An investment of $21.6 billion in building energy efficiency—incorporating “just straightforward, off-the-shelf” residential and commercial building efficiency measures—would cut the nation’s building energy consumption by 29 percent, according to the Blueprint, and:
• Replace 22.3 conventional 500 MW coal-fired power plants;
• Reduce annual CO2 emissions by 86.7 million metric tons;
• Save 204 billion cubic feet of natural gas and 10.7 million barrels of oil per year;
• Save consumers $8.46 billion in energy bills per year; and
• Create 216,000 permanent new jobs.
And as for dollar savings in energy production, according to the Blueprint, building new coal-fired power plants adequate to deliver one quadrillion Btu (QBtu) would cost $256 billion. That’s anticipating the use of carbon capture and sequestration technology, which, Mazria said, is presently very expensive and still largely in the future.

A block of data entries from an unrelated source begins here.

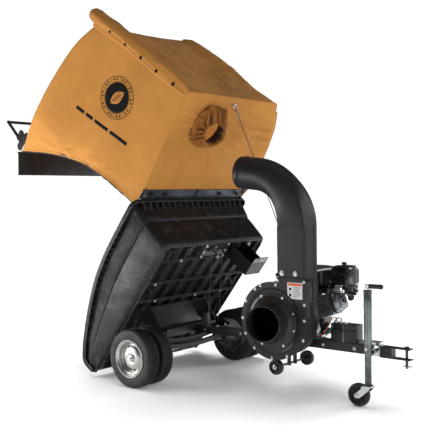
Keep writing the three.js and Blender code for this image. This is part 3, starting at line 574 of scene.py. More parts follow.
CHARCOAL = painted("blower_charcoal", "blower_coat", (0.012, 0.0115, 0.014, 1),
                   (0.02, 0.0195, 0.022, 1), (0.38, 0.52), 4, 0.1, Specular_IOR_Level=0.24)
NOZZLE = painted("nozzle_black", "nozzle_plastic", (0.014, 0.014, 0.015, 1),
                 (0.026, 0.026, 0.028, 1), (0.3, 0.42), 8, 0.15, Specular_IOR_Level=0.4)
BAR = metal("hinge_bar", "hinge_bar_metal", (0.055, 0.065, 0.085, 1), (0.12, 0.14, 0.18, 1),
            (0.28, 0.42), 8, (1, 0.1, 1))
ENGINE_BLACK = painted("engine_black", "engine_black", (0.007, 0.007, 0.008, 1),
                       (0.016, 0.016, 0.017, 1), (0.16, 0.32), 12)
ENGINE_GREY = painted("engine_grey", "engine_grey", (0.075, 0.075, 0.082, 1), (0.15, 0.15, 0.16, 1),
                      (0.25, 0.42), 10)
CAST = metal("cast_aluminium", "cast_aluminium", (0.26, 0.28, 0.3, 1), (0.46, 0.49, 0.52, 1),
             (0.3, 0.5), 30)
BATTERY = painted("battery_case", "battery_case", (0.007, 0.008, 0.009, 1), (0.018, 0.02, 0.024, 1),
                  (0.28, 0.42))
RED = painted("wire_red", "red_wire", (0.42, 0.01, 0.02, 1), (0.6, 0.02, 0.035, 1), (0.3, 0.45), 40)
GREEN = painted("wire_green", "green_wire", (0.004, 0.12, 0.085, 1), (0.01, 0.2, 0.14, 1),
                (0.3, 0.45), 40)
ROPE = stranded("wire_rope", "wire_rope")
PAPER = painted("label_paper", "blower_coat", (0.55, 0.56, 0.58, 1), (0.68, 0.69, 0.7, 1),
                (0.35, 0.5), 20)
ORANGE = painted("label_orange", "blower_coat", (0.62, 0.075, 0.012, 1), (0.75, 0.1, 0.02, 1),
                 (0.35, 0.5), 20)
# painted shade: near-black for what shows through the rim's slots
PAINTED_SLOT_SHADE = painted("deep_shadow", "black_powder", (0.001, 0.001, 0.001, 1), (0.002, 0.002, 0.002, 1),
               (0.8, 0.9))

# ---------------------------------------------------------------- cover: fabric
SKIRT = [(8, 68), (3, 20), (-4, -36), (-12, -56), (-40, -61), (-162, -60), (-326, -60), (-591, -93),
         (-896, -199), (-1213, -354)]
TOP = [(-11, 741), (-180, 746), (-500, 747), (-800, 750), (-965, 744)]
REAR = [(-1213, -354), (-1210, -113), (-1178, 213), (-1090, 535), (-965, 744)]
FACE_LINE = [(8, 68), (-1.5, 404), (-11, 741)]
# how far the far side bulges: (height, bulge)
BELLY = [(-50, 0), (80, 46), (300, 84), (430, 84), (560, 72), (660, 34), (721, 0)]
BROW, ROOF = 741, 747  # heights of the roof's front edge and of its shoulders
SKIRT_HALF, ROOF_HALF = 515, 466  # half widths at the skirt and at the roof
BEND_HEIGHT = -50  # below it the sides tuck in again


def flat_curve(points, count):
    return spline([(x, 0, z) for x, z in points], count)


def cover_half(z, side=-1):
    """Half the cover's width at a height: tucked in at the tail, leaning in to the roof."""
    if z > BEND_HEIGHT:
        lean = (SKIRT_HALF - ROOF_HALF) * (z - BEND_HEIGHT) / (ROOF - BEND_HEIGHT)
    else:
        lean = 0.06 * (BEND_HEIGHT - z)
    half = SKIRT_HALF - lean
    if side > 0:
        for (low, a), (high, b) in zip(BELLY, BELLY[1:]):
            if low <= z < high:
                half += lerp(a, b, (z - low) / (high - low))
    return half


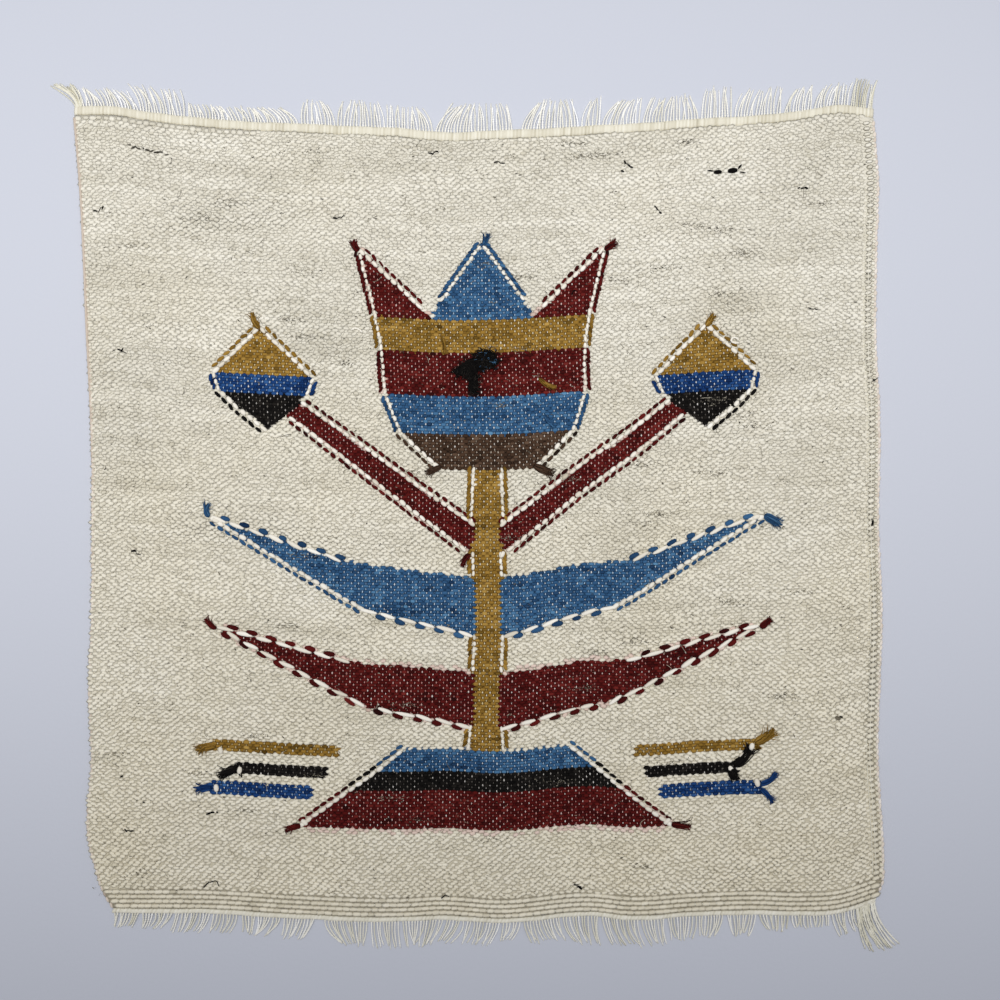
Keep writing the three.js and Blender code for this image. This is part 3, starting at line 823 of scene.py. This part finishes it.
# Each side's turns: share across, half width, tone and how far in.
turns = {"sides": ((0.0, 0.95, 0.55, 0.3), (1.0, 1.1, 0.72, -0.3)), "halfLength": 1.9, "halfHeight": 1.2}
leftCord = {"from": 0.56, "to": 0.997, "thin": 0.12, "thick": 0.62, "tone": 0.4}
# Columns of larger floats inside the right selvage: half length and turn. Then two warp ends that show.
columnFloats = ((2.5, 14), (1.5, -16))
shownWarps = {"places": ((6.6, -0.27), (4.8, -0.23)), "radius": 0.24, "tone": 0.62}


def selvageTurns():
    rng = np.random.default_rng(53)
    parts = []
    share = (np.arange(0, weave["picks"] - 1, 2) + 1.0) / weave["picks"]
    for side, half, tone, inward in turns["sides"]:
        x, y = placeOf(np.full(share.size, side), share)
        x = x + rng.normal(0, 0.15, x.size) + inward
        place = np.stack([x, y, liftAt(x, y) + cloth["thickness"] * 0.5], -1)
        slope = np.gradient(x, y)
        direction = np.stack([slope + rng.normal(0.16, 0.1, x.size), np.ones_like(x), 0 * x], -1)
        size = np.array([turns["halfLength"], half, turns["halfHeight"]]) * rng.normal(1, 0.08, (x.size, 3))
        parts.append(stamps(smallBeadShape, place, direction, size, 2, tone + 0.1 * rng.normal(size=x.size)))
    along = np.linspace(leftCord["from"], leftCord["to"], 150)
    x, y = placeOf(np.zeros(along.size), along)
    cordPath = np.stack([x - 0.1, y, liftAt(x, y) + 2.1], -1)[None]
    radius = leftCord["thin"] + leftCord["thick"] * np.clip((along - leftCord["from"]) * 6, 0, 1)
    parts.append(yarns(cordPath, radius, 6, 2, leftCord["tone"]))
    for inset, (half, turn) in zip(selvageColumns["insets"], columnFloats):
        shift = 0.0 if turn > 0 else 0.8
        x, y = placeOf(np.ones(share.size), share + shift / weave["picks"])
        kept = y > boldPicksTop(x)
        x, y = x[kept] - inset + rng.normal(0, 0.12, kept.sum()), y[kept]
        place = onFace(x, y, -floatSink)
        direction = levelAt(np.radians(turn + rng.normal(0, 6, x.size)))
        size = np.array([half, 1.3, 0.9]) * rng.normal(1, 0.08, (x.size, 3)) * (1.1 - y / 1500)[:, None]
        parts.append(stamps(floatShape, place, direction, size, 0, 0.6 + 0.06 * rng.normal(size=x.size)))
    along = np.linspace(0.03, 0.9, 160)
    for inset, rise in shownWarps["places"]:
        x, y = placeOf(np.ones(along.size), along)
        x = x - inset + 0.12 * np.sin(y / 3)
        cord = onFace(x, y, rise + 0.1 * np.sin(y / 1.7))[None]
        parts.append(yarns(cord, shownWarps["radius"], 5, 1, shownWarps["tone"]))
    return parts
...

The cost of sufficient nuclear plants to produce one QBtu would be $222 billion. Energy efficiency measures could save (or “negate the need for”) one QBtu at a much lower cost of $42.1 billion.
Mazria noted a recent report in the news that showed that 10 percent of people in the United States are behind on their utility bills because of the increasing cost. “We’re going to force people to choose between food and utilities at some point as we run out of gas and oil,” he said, “so in the whole notion of cost, you need to look at payback as energy prices go up, and the payback becomes shorter and shorter, and the cost of renewables keeps coming down year after year.”
“The United States is a very inventive country,” he said, and when we get an economic signal, we begin to look at alternatives. We’re in the beginning phases of that; of figuring out all the alternatives to meet the challenges ahead.”